Lee Godwin, the sales director of Go Inspire Eclipse, which prints direct mail, said that trade had taken a big knock in the spring when companies had cancelled campaigns but that had turned around in the November lockdown.

“Everybody was switching towards digital only but now people are capitalising on people being at home,” he said.

While there may be concerns about the environmental impact of the avalanche of paper heading through letterboxes, a spokesman for the direct-mail industry said the overall spending on direct mail was expected to be down this year.

The rise in spending by fashion and homewares firms and online specialists is unlikely to offset a loss of business from grocers such as Tesco and Ocado, which usually send millions of leaflets to shoppers but have cut back this year because they are already extremely busy.

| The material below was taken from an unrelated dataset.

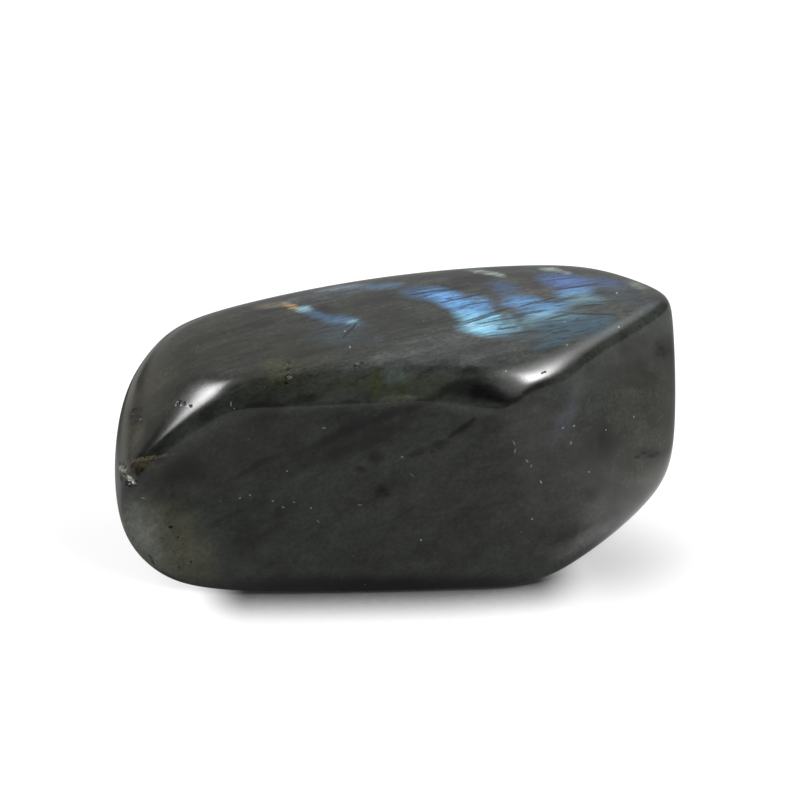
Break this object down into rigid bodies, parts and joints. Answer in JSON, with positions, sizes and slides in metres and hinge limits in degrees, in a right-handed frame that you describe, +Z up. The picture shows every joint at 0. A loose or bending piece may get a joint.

With more families at home with time on their hands, fewer leaflets are going straight in the bin. According to research by Royal Mail, 88% of people surveyed said they paid as much or more attention to mail during lockdown.

The postal firm said some of its corporate clients, many of which did not reopen all of their stores after the UK-wide lockdown in spring, had sent catalogues to people in those areas as a new way of reaching them.